Sunday, December 16, 2007
The world after Bush: the positive agenda we need
But what happens next?
We will need much more than a critique of what should have done differently.
Those of us who believe we need a 'new multilateralism' to deal with the global challenges of our age must show that we can find the ideas, the policies and the political strategy to make it work.
The Bush revolution in foreign policy has failed. But that does not mean there will be automatic swing back to a more internationalist approach. Traditional realists, for whom foreign policy must be a values-free zone, and left oppositionists, for whom western iniquity is at the root of every global problem, feel vindicated by events, while many liberal internationalists are divided and demoralised.
This blog will seek to contribute to debate about the new ideas which can be turned into an effective multilateral agenda.

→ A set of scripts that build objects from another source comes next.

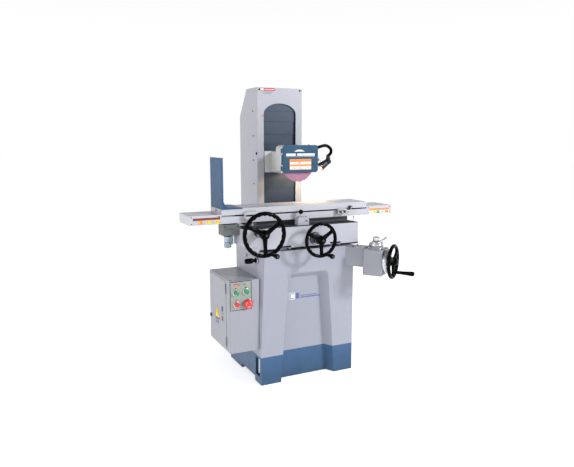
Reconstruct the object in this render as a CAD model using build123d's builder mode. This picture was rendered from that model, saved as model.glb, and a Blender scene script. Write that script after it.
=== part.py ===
"""Manual surface grinder with a cross-feed saddle, a reciprocating table and an elevating wheel head.

Millimetres. +X is to the right along the table, +Y to the back, +Z up. The origin is on the floor,
at the centre of the four anchor holes.
"""

import math
import os

from build123d import *

os.makedirs("parts", exist_ok=True)

# ---------------------------------------------------------------- driving dimensions
# base
BASE_HALF = 300
BASE_FRONT = -200
BASE_BACK = 175
BASE_TOP = 772
PLINTH_TOP = 165
PLINTH_BACK = 300
SEAT_BACK = 480
SEAT_HALF = 165
SEAT_TOP = 740
WALL = 18
RECESS_DEPTH = 55
ANCHOR_X = 245
ANCHOR_Y = 150
ANCHOR_R = 7
RAIL_X = 160
RAIL_HALF = 30

# column
COLUMN_HALF = 152
COLUMN_FRONT = 187
COLUMN_BACK = 467
COLUMN_TOP = 1697
SHEET = 3
ARCH_HALF = 108
ARCH_SPRING = 1540
ARCH_RISE = 65
WAY_Y = 242

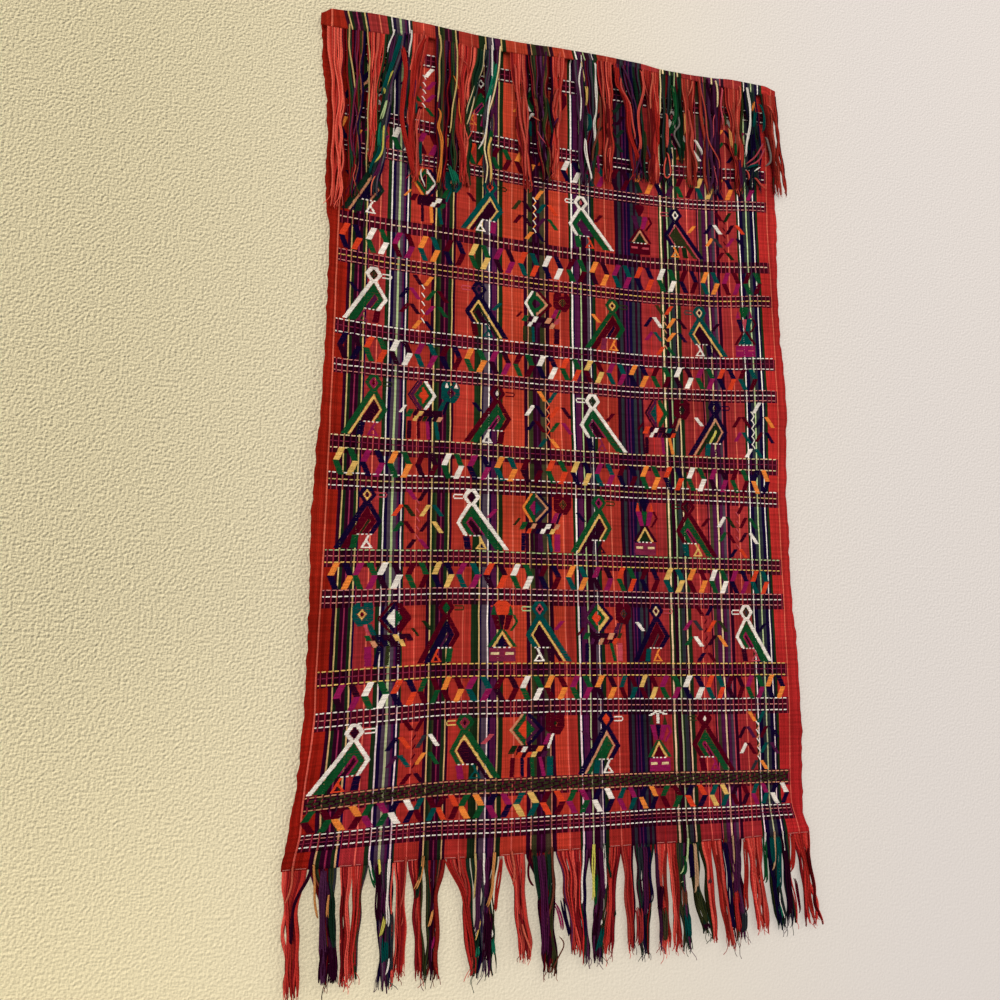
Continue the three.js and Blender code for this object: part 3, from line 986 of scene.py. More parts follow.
def horse(pick, parts):
    """A horse that faces right, with a diamond on its back."""
    (tail,), left, right, (head, ears, eye, neck, stripe), patches, legs = parts
    t = pick.t
    for hand, rings in ((-1, left), (1, right)):
        rings = list(zip(rings[::2], map(float, rings[1::2])))
        full = sum(wide for _, wide in rings)
        reach = full - (full - DIAMOND_TIP) * abs(t - DIAMOND_MIDDLE) / DIAMOND_HALF
        for i, (name, wide) in enumerate(rings):
            if reach > 0 and abs(t - DIAMOND_MIDDLE) < DIAMOND_HALF:
                start = DIAMOND_GAP if i == 0 else 0
                pick.lay(*sorted((hand * start, hand * (reach + DIAMOND_GAP))), name)
            reach -= wide
    pick.shape(HORSE_HEAD, head)
    pick.block(27.6, 30, 0, 4, None)
    for ear in HORSE_EARS:
        pick.shape(ear, ears)
    pick.diamond(28.5, 11, 4.2, 5.2, eye)
    pick.diamond(28.5, 11, 2.0, 2.6, "maroon" if head != "maroon" else "leaf")
    pick.bar((24, 20), (18, 33), 8, neck)
    pick.bar((26, 20), (21, 33), 3, stripe)
    pick.bar((-15.5, 26), (-21, 33), 3.4, tail)
    pick.block(-9, 20, 30, 41.5, "plum")
    for (low, high, top, bottom), name in zip(HORSE_PATCHES, patches):
        lean = PATCH_LEAN * ((top + bottom) / 2 - t)
        pick.block(low + lean, high + lean, top, bottom, name)
    for (top, bottom, wide), name in zip(HORSE_LEGS, legs):
        pick.bar((top, 41), (bottom, MOTIF_TALL), wide, name)


BOUGH_WIDE = 5.1
PLANT_BOUGHS = (  # from s, t to s, t
    ((-9.5, 1), (-2.5, 11.5)),
    ((8.5, 1), (1.5, 12)),
    ((-15, 16), (-22.5, 27)),
    ((-12, 16), (-4.5, 27)),
    ((11, 16), (3.5, 27.5)),
    ((15.5, 16), (24, 27.5)),
    ((-14.5, 32.5), (-21.5, 42.5)),
    ((-12, 32.5), (-4.5, 43)),
    ((11, 32), (3, 42.5)),
    ((15.5, 32), (23.5, 43)),
    ((-2.5, 49.5), (-9, 58.5)),
    ((2.5, 49.5), (9.5, 58.5)),
)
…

It will discuss the impact of the US election campaign, as voters prepare to elect a new President. But it will place at least as much emphasis on what those outside the United States - particularly in Britain and the rest of the European Union - must do to make a 'new multilateralism' effective.
The blog will draw on and debate the ideas of a significant Fabian Society strand of activity on the world after Bush, including the major 'Change the World' conference in January 2008, and further events and publications across the year, as well as drawing on a wider range of contributions and ideas.
The Fabian Society has run a series of activities on this theme over the last 18 months. Here are some selected highlights:
* Sunder Katwala's Fabian essay, 'The World After Bush' published in the summer 2006 Fabian Review, a global politics special issue, calling for a more confident 'neo-prog' agenda to challenge that of the neo-cons.
* Charles Clarke's Fabian Next Decade lecture, 'The World After Bush' in November 2006, argued for a recommitment to liberal internationalism and arguing that this requires a stronger British commitment to the EU, and a rethinking of the renewal of Trident.
* Glenys Kinnock's Fabian Review article ' in 'What needs to change in foreign policy, in December 2006, argues that returning ethics to the centre of foreign policy demands a rethinking of the 'special relationship' with the United States. Glenys Kinnock debated this with Hilary Benn
at the Fabian new year conference in January 2007.
* Tony Klug's Fabian freethinking paper 'How peace broke out in the Middle East: a brief history of the future, which has been widely acclaimed for its advocacy of the possibility and necessity of a just settlement for both Israelis and Palestinians.
Our fringe debate (full transcript) 'What do Iran's democrats want from us?' held by the Fabian Society and Friedrich Ebert Stiftung in Bournemouth in Autumn 2007.
As the Washington clocks strike twelve on 20th January 2009, listen carefully and you might just hear a swooshing sigh of relief travel around the world. The Bush Presidency will not leave the legacy its architects intended. But a critique of what should have been done differently since 2001 is not enough. This blog is about the new ideas which can create a 'new multilateralism' to tackle the global challenges we face.